[Your objective] Quote only the lines from the top of the listing below down to and including the line with "U0, V0 = 18.776, -8.436".

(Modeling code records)

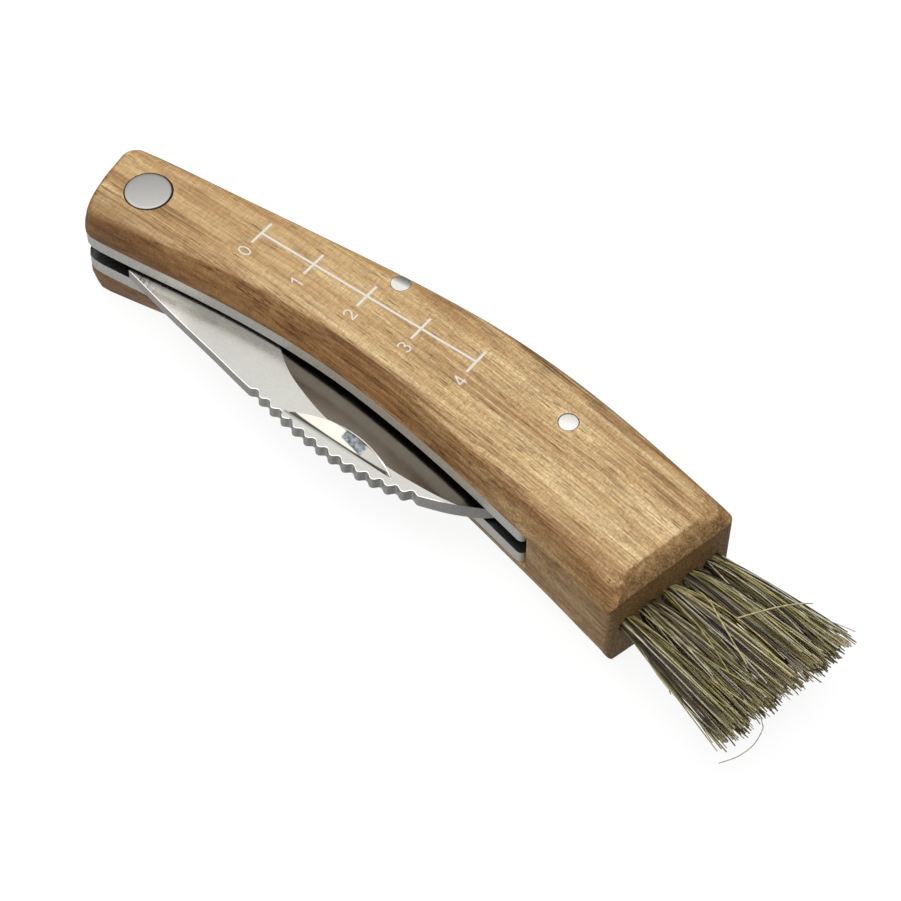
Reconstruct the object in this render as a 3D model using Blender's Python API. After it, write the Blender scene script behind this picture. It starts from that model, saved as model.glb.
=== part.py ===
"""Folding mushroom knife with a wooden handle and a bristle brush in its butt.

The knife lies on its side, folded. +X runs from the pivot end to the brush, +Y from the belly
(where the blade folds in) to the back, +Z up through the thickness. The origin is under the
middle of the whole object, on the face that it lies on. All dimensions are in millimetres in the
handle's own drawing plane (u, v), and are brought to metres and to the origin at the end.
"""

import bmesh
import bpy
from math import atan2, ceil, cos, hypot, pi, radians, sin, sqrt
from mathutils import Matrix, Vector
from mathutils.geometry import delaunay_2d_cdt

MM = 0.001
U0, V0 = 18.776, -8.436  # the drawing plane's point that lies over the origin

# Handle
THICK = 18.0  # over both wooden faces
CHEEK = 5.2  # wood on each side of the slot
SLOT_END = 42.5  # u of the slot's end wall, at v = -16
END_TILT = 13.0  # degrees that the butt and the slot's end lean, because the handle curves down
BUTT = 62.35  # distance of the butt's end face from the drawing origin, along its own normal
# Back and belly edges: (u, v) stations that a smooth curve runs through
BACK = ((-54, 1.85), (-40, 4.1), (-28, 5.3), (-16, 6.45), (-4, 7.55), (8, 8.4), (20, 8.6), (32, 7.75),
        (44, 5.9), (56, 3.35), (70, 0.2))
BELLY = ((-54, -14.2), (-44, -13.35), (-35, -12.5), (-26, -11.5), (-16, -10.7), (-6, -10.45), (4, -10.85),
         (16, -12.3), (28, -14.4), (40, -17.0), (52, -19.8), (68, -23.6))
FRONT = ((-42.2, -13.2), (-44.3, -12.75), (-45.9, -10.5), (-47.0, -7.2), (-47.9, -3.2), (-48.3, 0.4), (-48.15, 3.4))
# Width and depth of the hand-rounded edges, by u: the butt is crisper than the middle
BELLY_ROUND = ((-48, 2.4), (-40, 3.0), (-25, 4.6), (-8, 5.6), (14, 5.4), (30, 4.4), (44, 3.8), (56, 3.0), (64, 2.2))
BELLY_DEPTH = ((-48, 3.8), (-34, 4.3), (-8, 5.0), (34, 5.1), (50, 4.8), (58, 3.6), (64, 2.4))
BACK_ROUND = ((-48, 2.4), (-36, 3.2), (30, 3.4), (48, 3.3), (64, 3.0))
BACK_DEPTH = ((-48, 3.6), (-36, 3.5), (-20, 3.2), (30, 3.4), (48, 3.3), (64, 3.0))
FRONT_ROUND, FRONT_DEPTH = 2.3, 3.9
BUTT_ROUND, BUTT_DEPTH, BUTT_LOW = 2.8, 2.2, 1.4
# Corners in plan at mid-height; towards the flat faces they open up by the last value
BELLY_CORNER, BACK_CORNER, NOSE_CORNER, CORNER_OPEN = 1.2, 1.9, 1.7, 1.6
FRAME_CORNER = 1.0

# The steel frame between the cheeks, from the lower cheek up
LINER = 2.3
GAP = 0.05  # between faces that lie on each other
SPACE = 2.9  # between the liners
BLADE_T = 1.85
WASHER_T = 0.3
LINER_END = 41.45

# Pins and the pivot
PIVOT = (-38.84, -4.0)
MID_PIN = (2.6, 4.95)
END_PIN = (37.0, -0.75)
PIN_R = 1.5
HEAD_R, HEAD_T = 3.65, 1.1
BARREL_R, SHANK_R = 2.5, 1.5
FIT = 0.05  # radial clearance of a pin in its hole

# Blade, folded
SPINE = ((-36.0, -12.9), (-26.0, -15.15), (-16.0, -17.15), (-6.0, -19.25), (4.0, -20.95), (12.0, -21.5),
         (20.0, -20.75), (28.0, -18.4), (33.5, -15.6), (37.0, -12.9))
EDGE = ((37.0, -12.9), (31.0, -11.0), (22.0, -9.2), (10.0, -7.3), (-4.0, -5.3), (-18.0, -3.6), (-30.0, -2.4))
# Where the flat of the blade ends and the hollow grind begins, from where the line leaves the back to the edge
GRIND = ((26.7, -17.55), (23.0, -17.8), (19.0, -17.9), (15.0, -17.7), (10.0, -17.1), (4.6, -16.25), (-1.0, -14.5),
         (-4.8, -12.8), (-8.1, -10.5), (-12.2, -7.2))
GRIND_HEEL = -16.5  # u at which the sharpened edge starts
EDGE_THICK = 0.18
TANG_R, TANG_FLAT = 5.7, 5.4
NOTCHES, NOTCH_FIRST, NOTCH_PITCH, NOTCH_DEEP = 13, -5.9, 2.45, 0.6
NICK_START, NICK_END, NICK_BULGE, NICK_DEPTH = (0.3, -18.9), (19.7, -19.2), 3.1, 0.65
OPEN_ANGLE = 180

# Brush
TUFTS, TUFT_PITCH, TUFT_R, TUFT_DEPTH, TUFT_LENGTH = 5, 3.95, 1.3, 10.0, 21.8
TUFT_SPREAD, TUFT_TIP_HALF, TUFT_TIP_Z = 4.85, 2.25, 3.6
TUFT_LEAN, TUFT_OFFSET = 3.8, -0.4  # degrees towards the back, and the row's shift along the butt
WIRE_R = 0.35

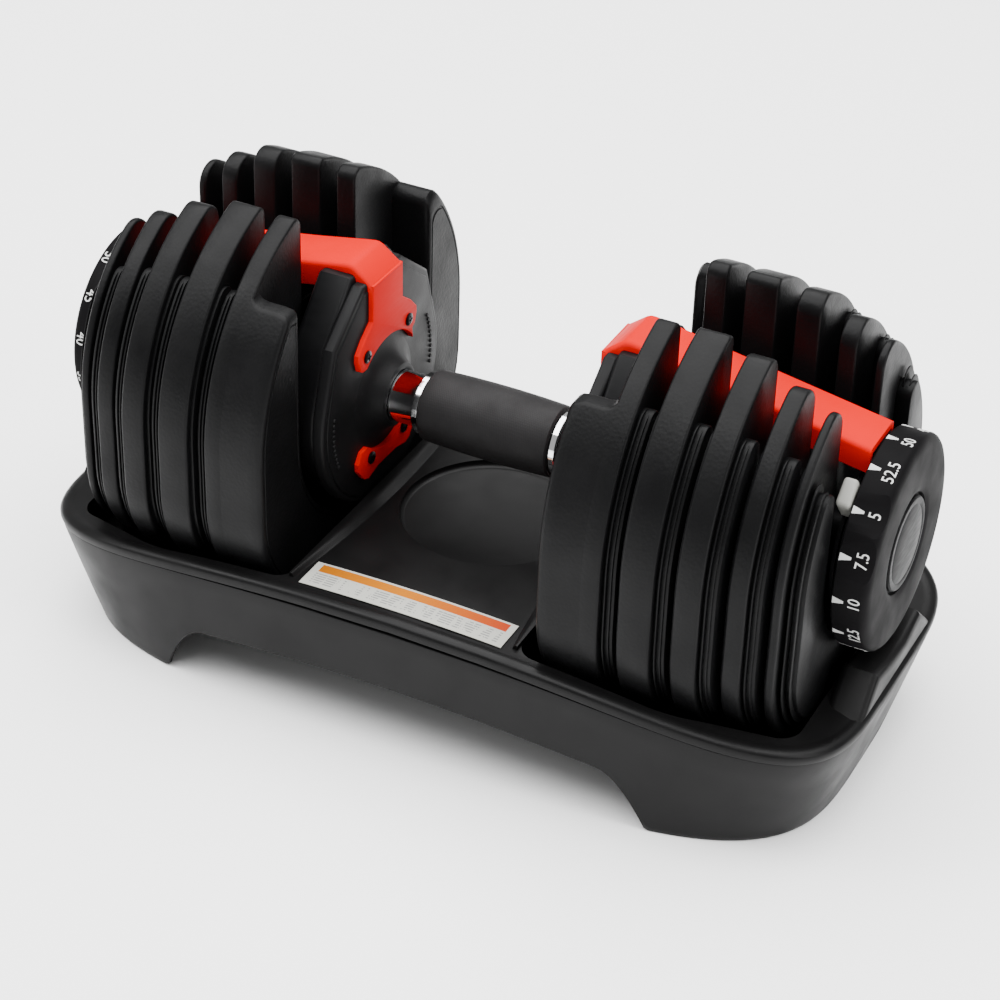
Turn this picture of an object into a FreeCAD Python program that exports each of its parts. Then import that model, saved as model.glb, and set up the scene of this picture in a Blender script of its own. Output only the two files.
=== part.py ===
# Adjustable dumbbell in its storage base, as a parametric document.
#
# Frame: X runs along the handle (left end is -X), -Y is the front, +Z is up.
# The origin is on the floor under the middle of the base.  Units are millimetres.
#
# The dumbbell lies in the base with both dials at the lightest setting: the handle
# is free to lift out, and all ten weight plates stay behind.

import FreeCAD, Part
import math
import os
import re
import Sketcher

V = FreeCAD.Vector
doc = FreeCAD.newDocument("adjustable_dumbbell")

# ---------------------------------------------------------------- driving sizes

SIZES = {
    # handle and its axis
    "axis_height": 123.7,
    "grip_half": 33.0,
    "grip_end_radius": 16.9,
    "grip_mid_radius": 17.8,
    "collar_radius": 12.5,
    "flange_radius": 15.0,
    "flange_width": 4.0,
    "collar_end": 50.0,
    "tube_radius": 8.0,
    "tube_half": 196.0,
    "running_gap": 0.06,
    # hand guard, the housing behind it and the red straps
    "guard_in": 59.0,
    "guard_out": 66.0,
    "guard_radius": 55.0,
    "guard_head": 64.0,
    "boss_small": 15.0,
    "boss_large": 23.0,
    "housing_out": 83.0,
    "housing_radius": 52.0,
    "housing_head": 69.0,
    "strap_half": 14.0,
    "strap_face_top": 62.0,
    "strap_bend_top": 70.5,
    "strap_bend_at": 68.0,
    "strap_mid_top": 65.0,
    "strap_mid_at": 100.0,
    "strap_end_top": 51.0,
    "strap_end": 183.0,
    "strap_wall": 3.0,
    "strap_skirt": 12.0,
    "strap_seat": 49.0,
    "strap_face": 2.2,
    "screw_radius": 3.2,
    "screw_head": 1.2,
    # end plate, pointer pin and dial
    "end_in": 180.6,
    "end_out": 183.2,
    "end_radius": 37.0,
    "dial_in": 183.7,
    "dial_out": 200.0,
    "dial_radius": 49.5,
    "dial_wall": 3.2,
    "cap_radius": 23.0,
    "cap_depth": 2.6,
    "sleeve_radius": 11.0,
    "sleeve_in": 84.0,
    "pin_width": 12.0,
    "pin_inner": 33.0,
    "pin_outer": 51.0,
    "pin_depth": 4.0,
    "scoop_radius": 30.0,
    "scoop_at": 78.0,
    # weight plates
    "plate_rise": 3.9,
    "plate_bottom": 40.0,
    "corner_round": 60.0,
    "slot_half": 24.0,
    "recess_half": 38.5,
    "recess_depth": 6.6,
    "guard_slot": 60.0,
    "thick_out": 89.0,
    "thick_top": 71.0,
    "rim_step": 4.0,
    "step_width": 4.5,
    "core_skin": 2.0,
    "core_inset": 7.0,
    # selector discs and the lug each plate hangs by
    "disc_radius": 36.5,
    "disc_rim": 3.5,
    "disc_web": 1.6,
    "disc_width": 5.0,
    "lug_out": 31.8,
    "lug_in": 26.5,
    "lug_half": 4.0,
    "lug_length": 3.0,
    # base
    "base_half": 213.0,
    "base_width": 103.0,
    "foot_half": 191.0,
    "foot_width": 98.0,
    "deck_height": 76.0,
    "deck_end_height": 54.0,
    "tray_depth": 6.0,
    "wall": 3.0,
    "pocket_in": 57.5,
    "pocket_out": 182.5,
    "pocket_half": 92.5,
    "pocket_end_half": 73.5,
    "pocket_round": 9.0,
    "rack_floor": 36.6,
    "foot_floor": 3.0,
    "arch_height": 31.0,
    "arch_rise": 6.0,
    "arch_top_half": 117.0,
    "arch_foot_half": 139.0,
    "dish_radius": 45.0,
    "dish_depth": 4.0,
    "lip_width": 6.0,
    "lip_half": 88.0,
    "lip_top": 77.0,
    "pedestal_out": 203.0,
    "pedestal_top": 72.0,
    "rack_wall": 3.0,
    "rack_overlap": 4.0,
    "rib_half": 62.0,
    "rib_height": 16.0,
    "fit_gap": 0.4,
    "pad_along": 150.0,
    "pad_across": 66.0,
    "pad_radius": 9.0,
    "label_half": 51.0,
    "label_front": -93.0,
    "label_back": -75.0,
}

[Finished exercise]
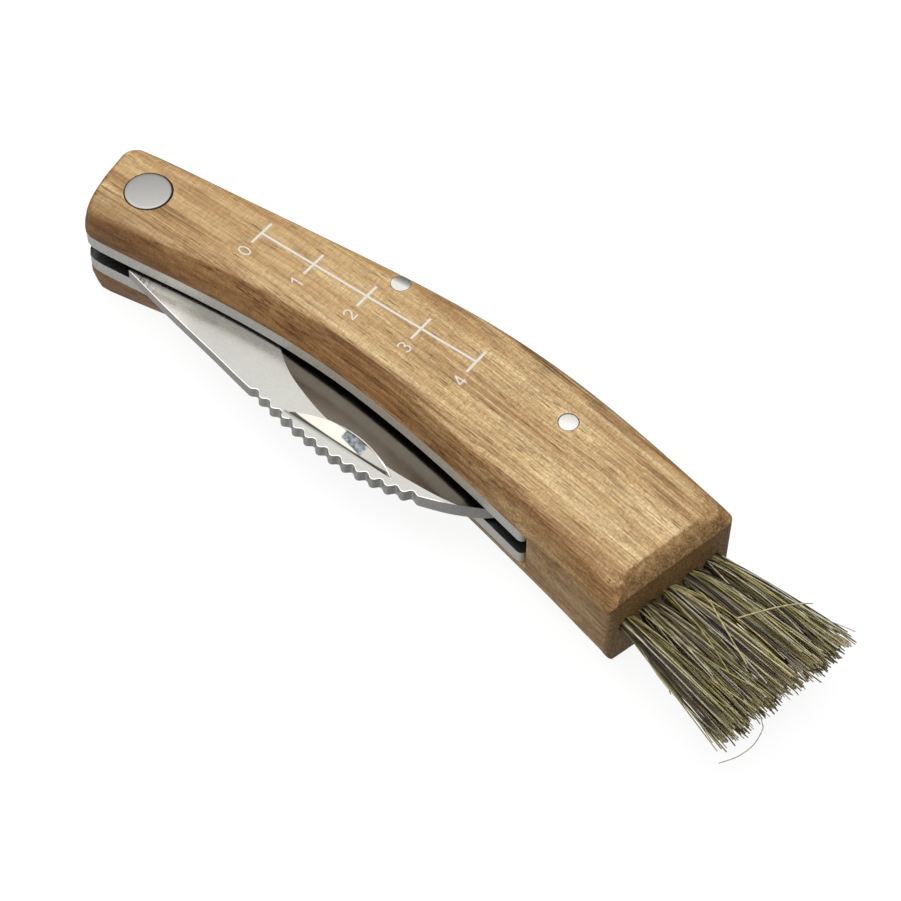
Reconstruct the object in this render as a 3D model using Blender's Python API. After it, write the Blender scene script behind this picture. It starts from that model, saved as model.glb.
=== part.py ===
"""Folding mushroom knife with a wooden handle and a bristle brush in its butt.

The knife lies on its side, folded. +X runs from the pivot end to the brush, +Y from the belly
(where the blade folds in) to the back, +Z up through the thickness. The origin is under the
middle of the whole object, on the face that it lies on. All dimensions are in millimetres in the
handle's own drawing plane (u, v), and are brought to metres and to the origin at the end.
"""

import bmesh
import bpy
from math import atan2, ceil, cos, hypot, pi, radians, sin, sqrt
from mathutils import Matrix, Vector
from mathutils.geometry import delaunay_2d_cdt

MM = 0.001
U0, V0 = 18.776, -8.436  # the drawing plane's point that lies over the origin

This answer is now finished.